The tiny sublet at the back of the 2nd floor with a lovely view of an airshaft was soon traded in at the end of that summer for a funky, rooftop playhouse kind of a place in the West Village.  As the years and relationships passed, this would be followed by stints in the East Village, back to the West, down to the Financial District (with one foot in New Haven for graduate school), across the East River to Park Slope, then finally back across the river to Chelsea.  During that time, the subways went from red to silver and the MetroCard replaced the token; the mayoralty passed from Koch to Dinkins to Giuliani to Bloomberg; Chuck Schumer bounced Al D'Amato out of the Senate; some baseball was apparently played; the fourth Gay Games were hosted; the Christopher Street piers were rehabilitated; the Gays migrated just north to Chelsea;  Alphabet City and Times Square got hosed down; the hipsters started wearing trucker hats and moved to Williamsburg; Battery Park City grew up and the World Trade Center fell down.

For me, it was that last experience that triggered the beginning of the end of my time in New York.  Like so many others, particularly New Yorkers, I'll never forget that day which started so gorgeously and ended with my neighborhood covered in debris and death and still on fire.  My first job in the city had been at a white-shoe law firm in the north tower.  I had even evacuated down those fire stairs once during my time there when a transformer fire had broken out in the neighborhood.  We legal assistants often used the fire stairs as a faster way than the elevators of getting between floors.  The WTC was one of my favorite places to bring out-of-town visitors, culminating in a trip to the rooftop for a spectacular view of the harbor and the rest of the city and beyond.  When my then boyfriend and I moved a short four blocks away, following a wave of commercial-to-residential conversions in the neighborhood, the fact that The Twins were there helped soften the blow of having to leave the West Village.

The seismic shift that day and in the days that followed irrecoverably cracked the lens through which I experienced the only place I had really lived as an adult.  Suddenly, it was dirtier, noisier, more expensive, more exhausting and anxiety-producing.

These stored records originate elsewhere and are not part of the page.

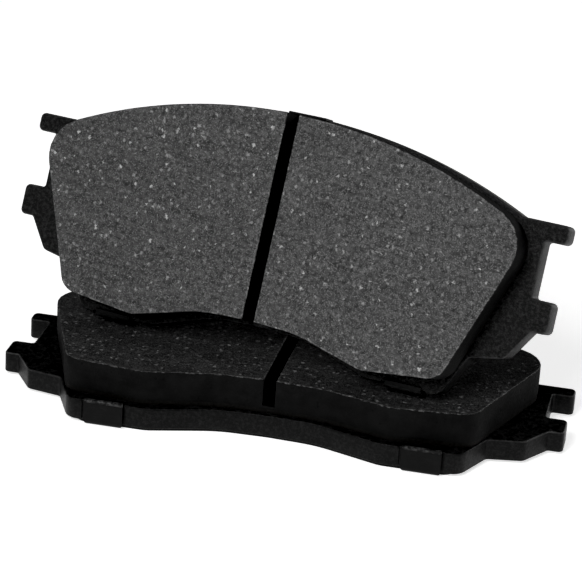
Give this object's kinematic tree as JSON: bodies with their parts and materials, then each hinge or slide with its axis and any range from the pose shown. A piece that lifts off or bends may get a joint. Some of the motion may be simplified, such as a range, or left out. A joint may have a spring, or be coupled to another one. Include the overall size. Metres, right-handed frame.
{
  "type": "brake pad",
  "caption": "Disc brake pads stacked as a set: notched steel backing plate, slotted friction lining and tabbed shim on each, with the upper pad stood on the lower one.",
  "frame": {"origin": "centre of the lower pad's back (the shim's outer face), on its centre line and level with the middle of its ear notches", "axes": "+X along the lower pad's length, +Y towards its convex edge, +Z from its shim towards its friction face, up when it lies on its back"},
  "size_m": [0.1425, 0.0592, 0.0741],
  "materials": {
    "plate_coat": "black powder coat, satin, fine orange-peel grain",
    "underlayer": "dense dark bonding layer, matt",
    "lining": "charcoal friction composite, dry and matt, with pale fibres and metallic specks",
    "adhesive": "pressure-sensitive film",
    "shim_rubber": "thin nitrile coat, matt",
    "shim_steel": "black coated steel sheet, worn brighter on its folds"
  },
  "bodies": {
    "lower_pad": {"lower_backing_plate": "plate_coat", "lower_underlayer": "underlayer", "lower_friction_lining": "lining", "lower_shim_adhesive": "adhesive", "lower_shim_inner_rubber": "shim_rubber", "lower_shim_core": "shim_steel", "lower_shim_outer_rubber": "shim_rubber"},
    "upper_pad": {"upper_backing_plate": "plate_coat", "upper_underlayer": "underlayer", "upper_friction_lining": "lining", "upper_shim_adhesive": "adhesive", "upper_shim_inner_rubber": "shim_rubber", "upper_shim_core": "shim_steel", "upper_shim_outer_rubber": "shim_rubber"}
  },
  "joints": [
    {"name": "upper_pad_lift", "type": "slide", "parent": "lower_pad", "child": "upper_pad", "axis": [0, 0, 1], "range_m": [0, 0.08]}
  ]
}
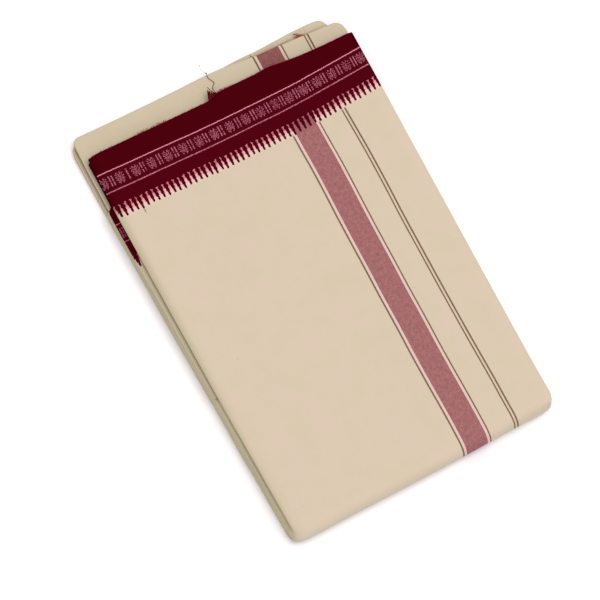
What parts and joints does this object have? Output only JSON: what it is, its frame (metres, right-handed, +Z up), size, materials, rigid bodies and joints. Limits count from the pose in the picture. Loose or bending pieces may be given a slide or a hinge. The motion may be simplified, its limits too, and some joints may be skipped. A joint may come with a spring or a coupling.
{
  "type": "dhoti cloth",
  "caption": "Unstitched cotton dhoti folded into a flat packet, with a figured selvedge border, temple spikes and woven stripes across its top leaf.",
  "frame": {"origin": "middle of the packet's footprint, on the surface it rests on", "axes": "+Z up out of the top leaf, +Y along the packet from its near fold towards the selvedge, +X to the right across the stripes"},
  "size_m": [0.2146, 0.3454, 0.022],
  "materials": {
    "cream_cotton": "unbleached plain-weave cotton, soft and matt",
    "border_yarn": "dyed maroon cotton, matt with a faint sheen"
  },
  "bodies": {
    "root": {"front_leaf": "cream_cotton", "second_leaf": "cream_cotton", "inner_leaf": "cream_cotton", "lower_leaf": "cream_cotton", "hidden_layers": "cream_cotton"}
  },
  "joints": []
}
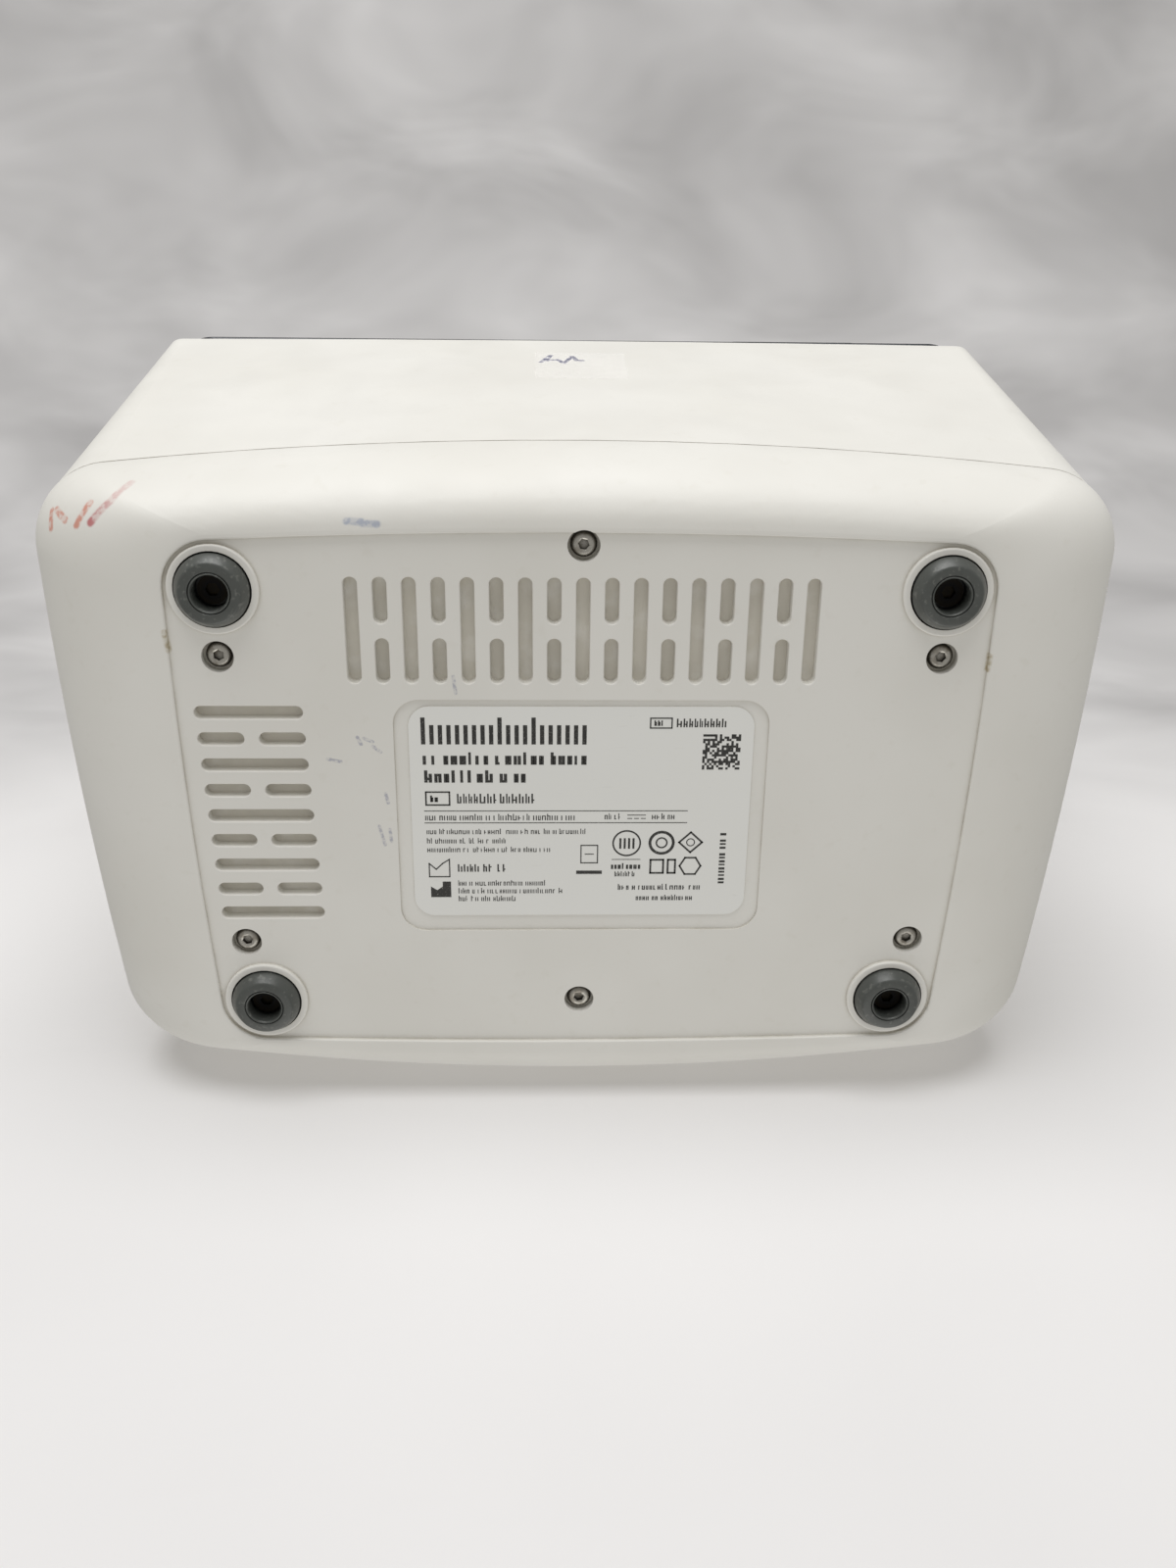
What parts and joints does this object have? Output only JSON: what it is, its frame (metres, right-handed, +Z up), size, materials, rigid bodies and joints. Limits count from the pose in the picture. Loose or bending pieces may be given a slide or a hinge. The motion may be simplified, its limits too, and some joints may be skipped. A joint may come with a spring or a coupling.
{
  "type": "automated cell counter",
  "caption": "Bench-top automated cell counter: tapered white housing on a rounded base with rubber feet, leaning touch screen, slide port and a focusing inverted microscope inside.",
  "frame": {"origin": "on the table, under the middle of the bounding box, at the level of the feet's treads", "axes": "+Z up from the feet to the top; the screen and slide port face -Y, the power socket is on the +Y side; +X is to the right seen from the front"},
  "size_m": [0.2288, 0.1586, 0.229],
  "materials": {
    "warm_white_plastic": "fine-textured warm white moulding",
    "dark_gloss_plastic": "glossy near-black navy moulding",
    "cover_glass": "black printed cover glass",
    "display": "display panel in a metal tray",
    "zinc_sheet": "zinc-plated pressed sheet",
    "cast_aluminium": "bead-blasted casting",
    "black_anodised": "black anodised",
    "bright_steel": "ground steel",
    "steel_screw": "plain stainless screws",
    "brass_nut": "machined brass",
    "grey_rubber": "grey moulded rubber",
    "label_film": "printed white film",
    "tape_film": "white tape",
    "pale_baffle": "pale sheet",
    "circuit_board": "green solder mask",
    "black_plastic": "black moulding",
    "optic_glass": "coated lens glass",
    "orange_film": "flexible cable film",
    "red_wire": "insulated wire"
  },
  "bodies": {
    "base": {"bottom_casing": "warm_white_plastic", "main_housing": "warm_white_plastic", "front_bezel": "dark_gloss_plastic", "touch_panel": "cover_glass", "lcd_module": "display", "screen_bracket": "zinc_sheet", "screen_screws": "steel_screw", "rating_label": "label_film", "tape_sticker": "tape_film", "foot_screws": "steel_screw", "base_screws": "steel_screw", "front_vent_baffle": "pale_baffle", "side_vent_baffle": "pale_baffle", "slide_port_insert": "black_plastic", "slide_guide": "black_anodised", "guide_cover": "black_anodised", "push_latch": "black_plastic", "optics_frame": "cast_aluminium", "column_screws": "steel_screw", "focus_rods": "bright_steel", "focus_motor": "zinc_sheet", "screw_bearing": "brass_nut", "focus_spring": "bright_steel", "led_board": "circuit_board", "condenser_holder": "black_anodised", "condenser_lens": "optic_glass", "camera_board": "circuit_board", "camera_sensor": "black_plastic", "camera_tube": "black_anodised", "chassis_plate": "zinc_sheet", "chassis_posts": "brass_nut", "main_board": "circuit_board", "board_parts": "black_plastic", "heat_sink": "black_anodised", "board_spacers": "brass_nut", "board_screws": "steel_screw", "speaker": "black_plastic", "front_usb_port": "bright_steel", "rear_port_plate": "warm_white_plastic", "plate_screws": "steel_screw", "dc_inlet": "black_plastic", "switch_housing": "black_plastic", "display_cable": "orange_film", "camera_cable": "orange_film", "power_leads": "red_wire", "foot_front_left": "grey_rubber", "foot_front_right": "grey_rubber", "foot_rear_left": "grey_rubber", "foot_rear_right": "grey_rubber"},
    "rocker": {"power_rocker": "black_plastic"},
    "slide_tray": {"slide_carriage": "bright_steel", "slide_stop": "bright_steel"},
    "lens_stage": {"lens_carriage": "black_anodised", "focus_nut": "brass_nut", "objective_barrel": "black_anodised", "objective_lenses": "optic_glass"},
    "drive_screw": {"focus_screw": "bright_steel"}
  },
  "joints": [
    {"name": "power_switch", "type": "hinge", "parent": "base", "child": "rocker", "pos_m": [0.063, 0.071, 0.048], "axis": [1, 0, 0], "range_deg": [-16, 0]},
    {"name": "slide_push", "type": "slide", "parent": "base", "child": "slide_tray", "axis": [0, 1, 0], "range_m": [0, 0.004], "stiffness_N_per_m": 80, "springref_m": -0.004},
    {"name": "focus_travel", "type": "slide", "parent": "base", "child": "lens_stage", "axis": [0, 0, 1], "range_m": [0, 0.006], "deforming": ["focus_spring"]},
    {"name": "focus_turn", "type": "hinge", "parent": "base", "child": "drive_screw", "pos_m": [0.06, -0.01, 0.06], "axis": [0, 0, 1], "range_deg": [-1081, 0]}
  ],
  "couplings": [
    {"joint": "focus_turn", "follows": "focus_travel", "rad_per_m": -3141.6}
  ]
}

It certainly didn't help that the fires at Ground Zero smoldered until Thanksgiving or that, thereafter, one had to walk next to the wrecking ball and recovery workers on the way to and from the subway, the gym, the park...anywhere.  Xanax helped smooth the more jagged parts of my mental state, but nothing could prepare me for the changes that would come.  The period that followed -- just over four years -- was bookended by my ending a twelve-year relationship and my next boyfriend ending what was then a three-and-a-half-year relationship for me.  I lived in three separate neighborhoods; had three separate jobs; and many panic attacks in a subway car stuck in a tunnel or a crowded bus or elevator.  At the end, perhaps most emblematic of what was wrong with this picture was the studio apartment (my nicest yet) my soon-to-be-ex-boyfriend and I shared that, had it been for sale, would have cost us well over $400,000 -- all 600 square feet of it.

For years, I wore it as a badge of honor that my family thought me quite insane for living in New York City.  In sixteen years, my mother visited me once.  People forget (or simply don't know) that NYC is actually an archipelago; only the Bronx is attached to the mainland.  In Manhattan, non-residents are labeled B&Ts -- the bridge and tunnel folks who come to visit but could never take living there.  There's an esprit-de-corps that comes with living on an island that so many either fight to avoid or fight to get to.  Being separate is fun until you feel trapped.  By 2005, I was taking a good, long look at the graph in my head that showed my current and future salary, my current and future debt, and what it would take to live the kind of life I hoped one day I would live.  Nothing added up, and it never would.  Finally, within six months, my father died and the boyfriend called it quits.

It was time to go.

I actually feel a huge gratitude to that last New York boyfriend for providing the catalyst I needed to knock me out of orbit.  Leaving New York has turned out to be as important an act as coming to New York had been more than a decade-and-a-half earlier.  If nothing else, the last five years have taught me that you really never know.  Relocating to suburban South Florida wasn't such a stretch for me as it was a frequent destination for family and fun. But, if anyone had told me I'd find myself in Chicago less than two years later with the man I've waited my entire life to meet -- let alone have -- with an apartment and car we own (and this despite the fact that I've been involuntarily retired as an architect for coming up on two years), know.

New York is a great place, and life is always a fight; but my particular fight there finally wore me out.  Others fight on, and I wish them the best.  Who knows, NYC may yet have a place in my future; but, for now, I'm happy to cease playing the part of refugee and take on the mantle of ex-pat.

[Image and quoted lyrics from MGM's 1949 musical On The Town.]